Saved data entries
───
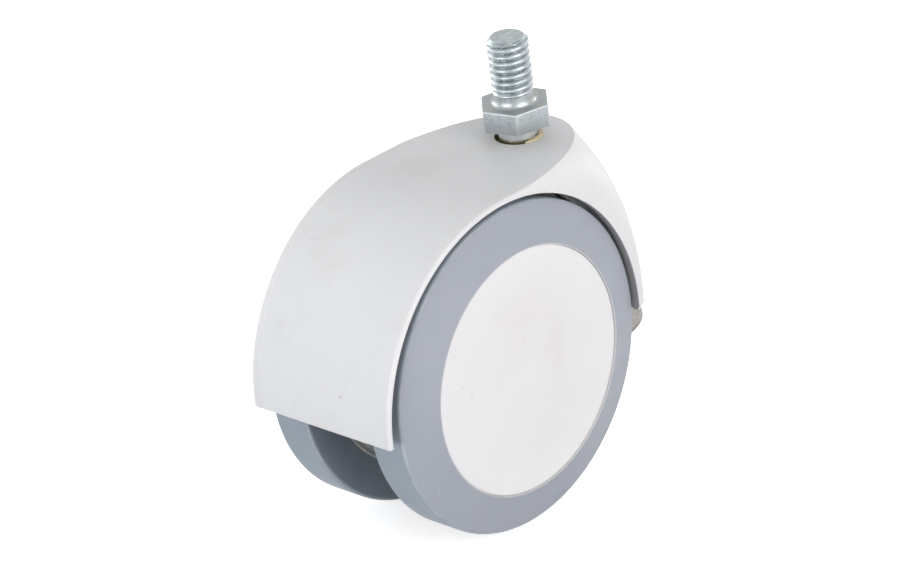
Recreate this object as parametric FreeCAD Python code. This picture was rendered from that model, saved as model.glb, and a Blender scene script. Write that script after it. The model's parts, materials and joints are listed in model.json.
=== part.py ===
# Hooded twin-wheel swivel caster with a threaded stem and a foot brake, in millimetres.
# Origin: on the swivel axis, at the top face of the stem's hexagon, the seat for what the caster is screwed to.
# +Z points up along the stem, +X from the axle towards the stem, and Y lies along the axle.
import FreeCAD, Part
import math
import os

Vec = FreeCAD.Vector
UP = Vec(0, 0, 1)
ACROSS = Vec(0, 1, 0)

# Where the wheels sit under the seat
wheel_d = 75.0             # over the tread
swivel_offset = 28.0       # swivel axis to axle
running_gap = 0.05         # radial, between a pin and its bush
side_play = 0.15           # along a pin, between what turns and what stays
free_gap = 0.3             # between moving surfaces that never bear on each other

# Stem
thread_d = 9.4             # 3/8 inch, 16 threads to the inch, over the crests
thread_len = 15.5
thread_chamfer = 1.1
neck_len = 2.2             # plain cone between thread and hexagon
neck_foot_d = 10.6
hex_across_flats = 14.29
hex_height = 5.1
hex_gap = 2.4              # hexagon to the hood's top, over the wheels
hex_turn_deg = 44.1        # one corner of the hexagon, from the X axis
hex_chamfer_deg = 30.0
shank_d = 8.6
shank_tip_d = 4.5
shank_tip_len = 2.4

# Hood shell
hood_half_width = 20.5
top_wall = 1.0             # over the wheel openings
top_drop = 1.2             # from over the wheels down to the nose
wheel_gap = 2.3            # tyre to the edge of its opening
opening_shift_x = -1.2     # centre of the wheel openings, from the axle
opening_shift_z = -0.5
hood_back_edge = -1.0      # lower edge at the wheel side, from the axle
hood_front_edge = -3.2     # lower edge at the nose, from the axle
nose_depth = 3.4           # nose ahead of the wheel openings
nose_reach_height = 12.0
nose_bow_r = 153.0         # the nose's front seen from the side
nose_power_at_top = 1.9    # 2 is a round plan, and more is squarer
nose_squareness = 0.11     # how fast the plan grows squarer, per mm of depth
nose_pole_deg = 75.0       # where the nose's sides leave the round of the openings for a straight rise
nose_wall = 2.0
rim_round = 0.9
hem_round = 0.6            # at the back
hem_bevel_w = 0.6          # at the nose
hem_bevel_h = 1.3
nose_overlap = 0.1         # how far the nose's blank stands outside the sides that trim it
hood_length_margin = 8.0   # extra length of the blanks before they are trimmed
nose_levels = 9
nose_points = 9            # points along one side of a nose outline

# Inside the hood
centre_web = 5.0
web_back_edge = 9.0        # web's lower edge where it meets the back wall, above the axle
web_front_edge = 1.0       # web's lower edge ahead of the pedal, above the axle
web_foot = -7.0            # web's lower edge between axle boss and pedal, from the axle
boss_d = 19.0
boss_half_width = 8.6
socket_wall = 2.3
socket_bore_d = 12.0
stem_hole_d = 10.6
stem_hole_lip = 1.2
socket_foot = 6.0          # lower end of the socket, above the axle
rib_w = 1.6
rib_pitch = 6.2
ribs_each_side = 2

# Swivel bushes and stops
upper_bush_len = 12.0
bush_key_near = 4.45       # the key's flats, from the swivel axis
bush_key_proud = 0.4       # above the hood's top
bush_key_turns = (-88.0, -51.0)
snap_ring_h = 1.2
snap_ring_d = 10.6
snap_ring_groove_d = 7.0
snap_ring_slot = 4.0
thrust_disc_h = 1.5
plug_len = 3.0

# Axle and its fittings
axle_d = 8.0
axle_groove_d = 6.6
axle_chamfer = 0.6
washer_h = 0.8
washer_d = 14.0
clip_h = 0.9
clip_d = 13.0
clip_mouth = 6.0
wheel_bush_wall = 1.5

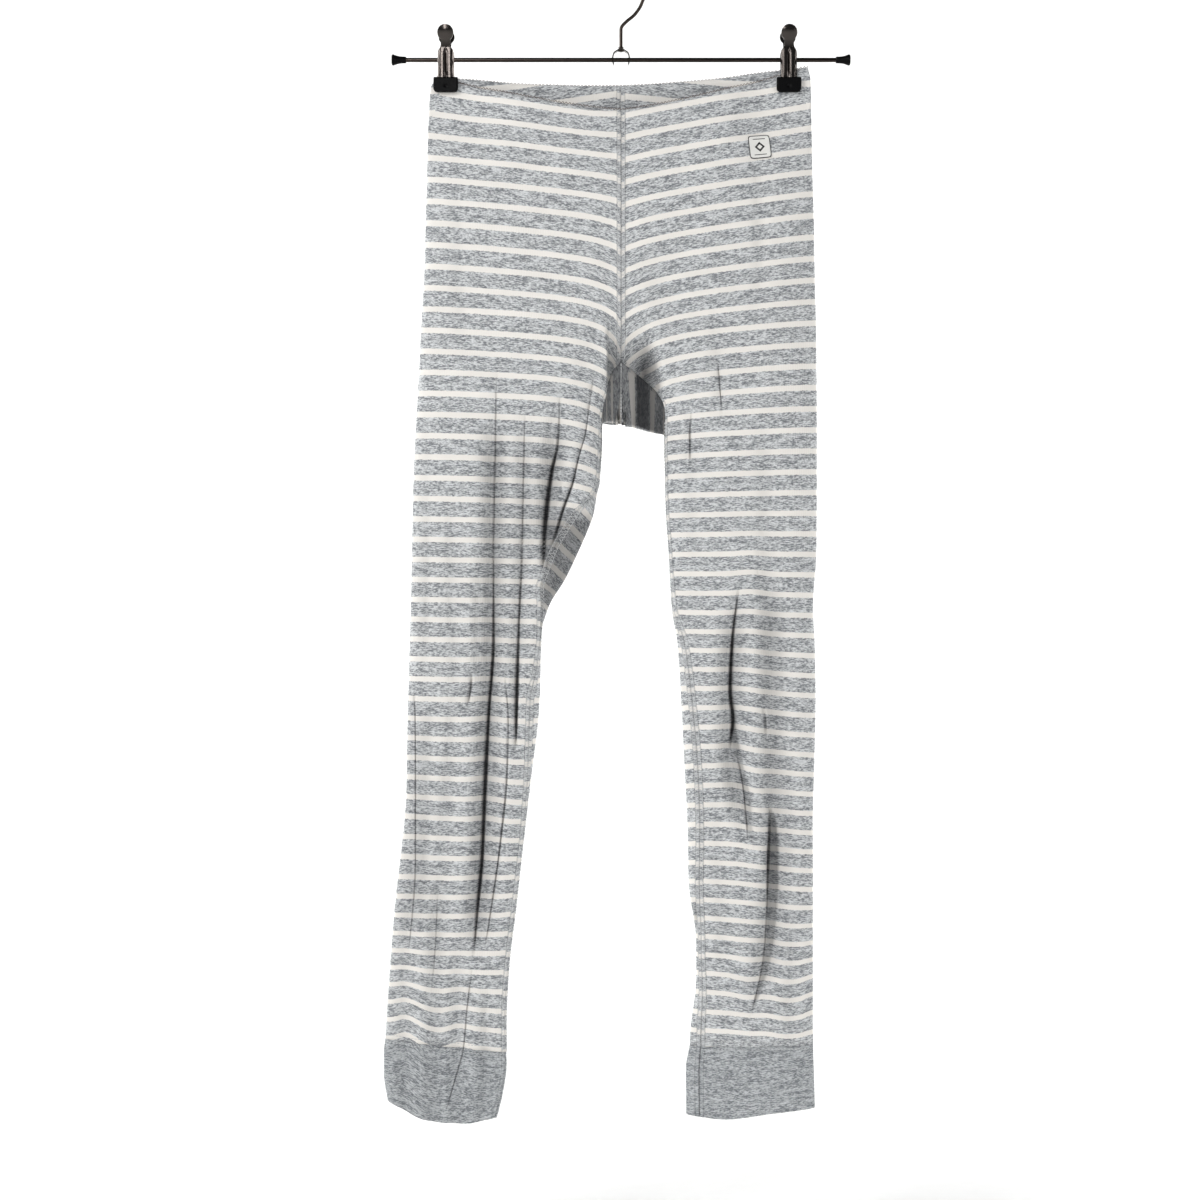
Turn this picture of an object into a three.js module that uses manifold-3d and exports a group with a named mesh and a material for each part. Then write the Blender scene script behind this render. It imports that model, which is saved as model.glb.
───
Stated exercise
Using the data above, reproduce every line exactly.

Output below
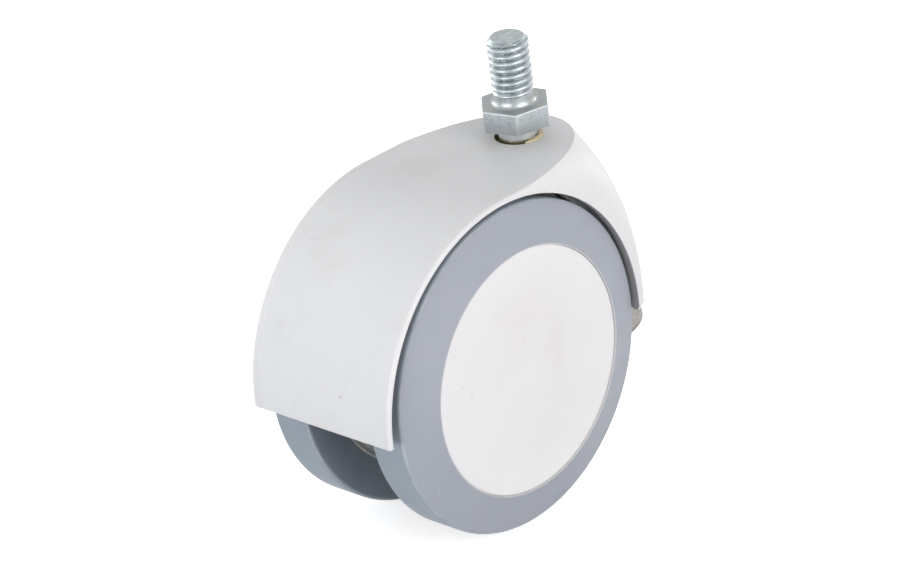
Recreate this object as parametric FreeCAD Python code. This picture was rendered from that model, saved as model.glb, and a Blender scene script. Write that script after it. The model's parts, materials and joints are listed in model.json.
=== part.py ===
# Hooded twin-wheel swivel caster with a threaded stem and a foot brake, in millimetres.
# Origin: on the swivel axis, at the top face of the stem's hexagon, the seat for what the caster is screwed to.
# +Z points up along the stem, +X from the axle towards the stem, and Y lies along the axle.
import FreeCAD, Part
import math
import os

Vec = FreeCAD.Vector
UP = Vec(0, 0, 1)
ACROSS = Vec(0, 1, 0)

# Where the wheels sit under the seat
wheel_d = 75.0             # over the tread
swivel_offset = 28.0       # swivel axis to axle
running_gap = 0.05         # radial, between a pin and its bush
side_play = 0.15           # along a pin, between what turns and what stays
free_gap = 0.3             # between moving surfaces that never bear on each other

# Stem
thread_d = 9.4             # 3/8 inch, 16 threads to the inch, over the crests
thread_len = 15.5
thread_chamfer = 1.1
neck_len = 2.2             # plain cone between thread and hexagon
neck_foot_d = 10.6
hex_across_flats = 14.29
hex_height = 5.1
hex_gap = 2.4              # hexagon to the hood's top, over the wheels
hex_turn_deg = 44.1        # one corner of the hexagon, from the X axis
hex_chamfer_deg = 30.0
shank_d = 8.6
shank_tip_d = 4.5
shank_tip_len = 2.4

# Hood shell
hood_half_width = 20.5
top_wall = 1.0             # over the wheel openings
top_drop = 1.2             # from over the wheels down to the nose
wheel_gap = 2.3            # tyre to the edge of its opening
opening_shift_x = -1.2     # centre of the wheel openings, from the axle
opening_shift_z = -0.5
hood_back_edge = -1.0      # lower edge at the wheel side, from the axle
hood_front_edge = -3.2     # lower edge at the nose, from the axle
nose_depth = 3.4           # nose ahead of the wheel openings
nose_reach_height = 12.0
nose_bow_r = 153.0         # the nose's front seen from the side
nose_power_at_top = 1.9    # 2 is a round plan, and more is squarer
nose_squareness = 0.11     # how fast the plan grows squarer, per mm of depth
nose_pole_deg = 75.0       # where the nose's sides leave the round of the openings for a straight rise
nose_wall = 2.0
rim_round = 0.9
hem_round = 0.6            # at the back
hem_bevel_w = 0.6          # at the nose
hem_bevel_h = 1.3
nose_overlap = 0.1         # how far the nose's blank stands outside the sides that trim it
hood_length_margin = 8.0   # extra length of the blanks before they are trimmed
nose_levels = 9
nose_points = 9            # points along one side of a nose outline

# Inside the hood
centre_web = 5.0
web_back_edge = 9.0        # web's lower edge where it meets the back wall, above the axle
web_front_edge = 1.0       # web's lower edge ahead of the pedal, above the axle
web_foot = -7.0            # web's lower edge between axle boss and pedal, from the axle
boss_d = 19.0
boss_half_width = 8.6
socket_wall = 2.3
socket_bore_d = 12.0
stem_hole_d = 10.6
stem_hole_lip = 1.2
socket_foot = 6.0          # lower end of the socket, above the axle
rib_w = 1.6
rib_pitch = 6.2
ribs_each_side = 2

# Swivel bushes and stops
upper_bush_len = 12.0
bush_key_near = 4.45       # the key's flats, from the swivel axis
bush_key_proud = 0.4       # above the hood's top
bush_key_turns = (-88.0, -51.0)
snap_ring_h = 1.2
snap_ring_d = 10.6
snap_ring_groove_d = 7.0
snap_ring_slot = 4.0
thrust_disc_h = 1.5
plug_len = 3.0

# Axle and its fittings
axle_d = 8.0
axle_groove_d = 6.6
axle_chamfer = 0.6
washer_h = 0.8
washer_d = 14.0
clip_h = 0.9
clip_d = 13.0
clip_mouth = 6.0
wheel_bush_wall = 1.5

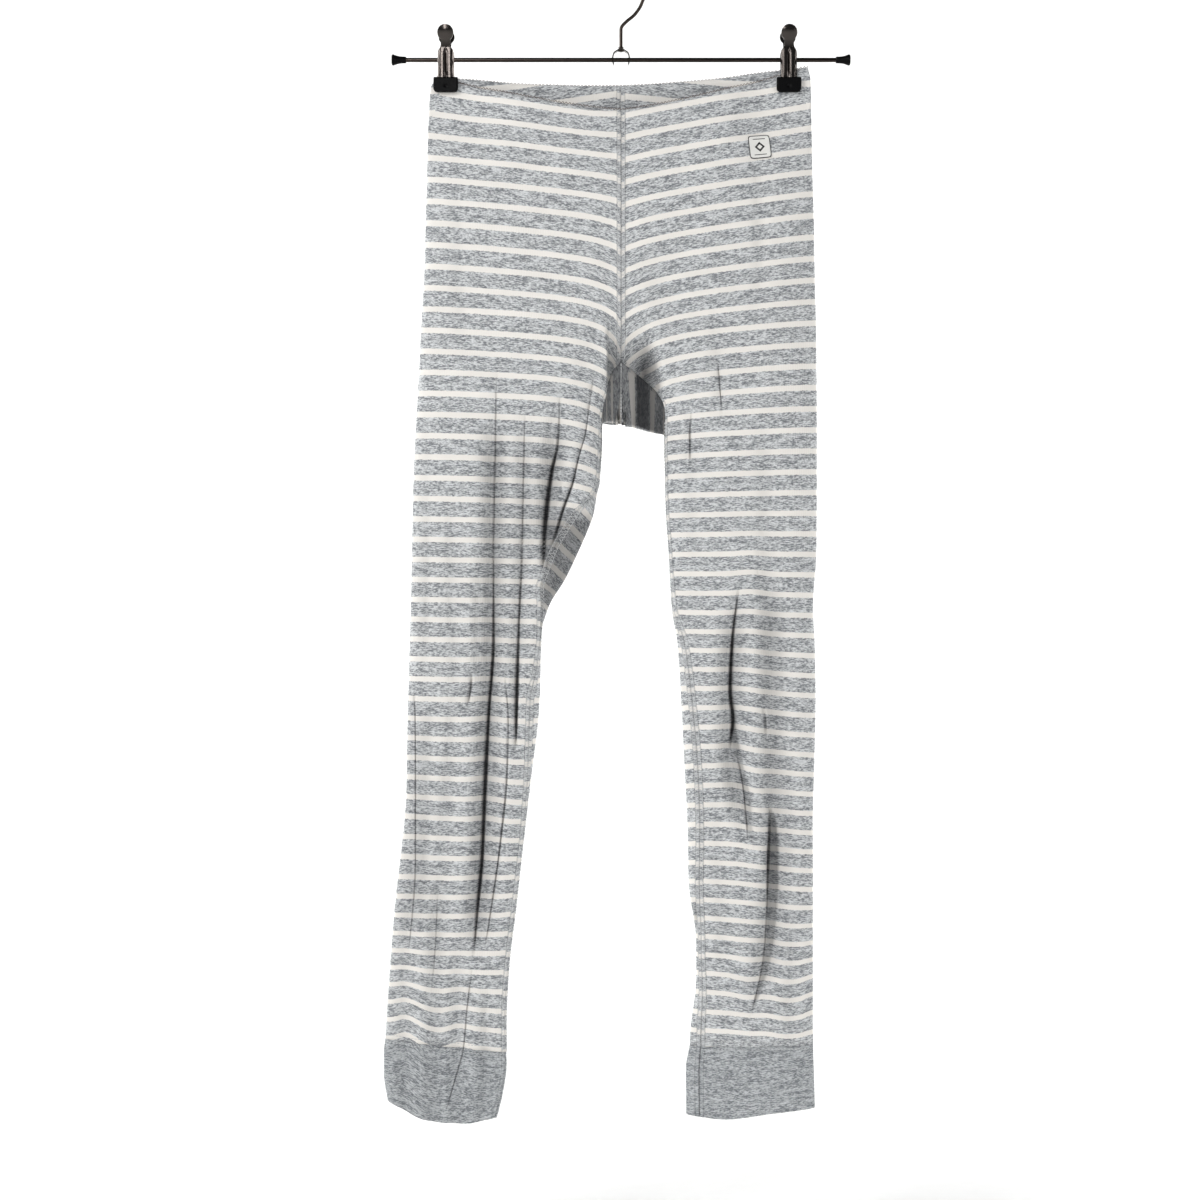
Turn this picture of an object into a three.js module that uses manifold-3d and exports a group with a named mesh and a material for each part. Then write the Blender scene script behind this render. It imports that model, which is saved as model.glb.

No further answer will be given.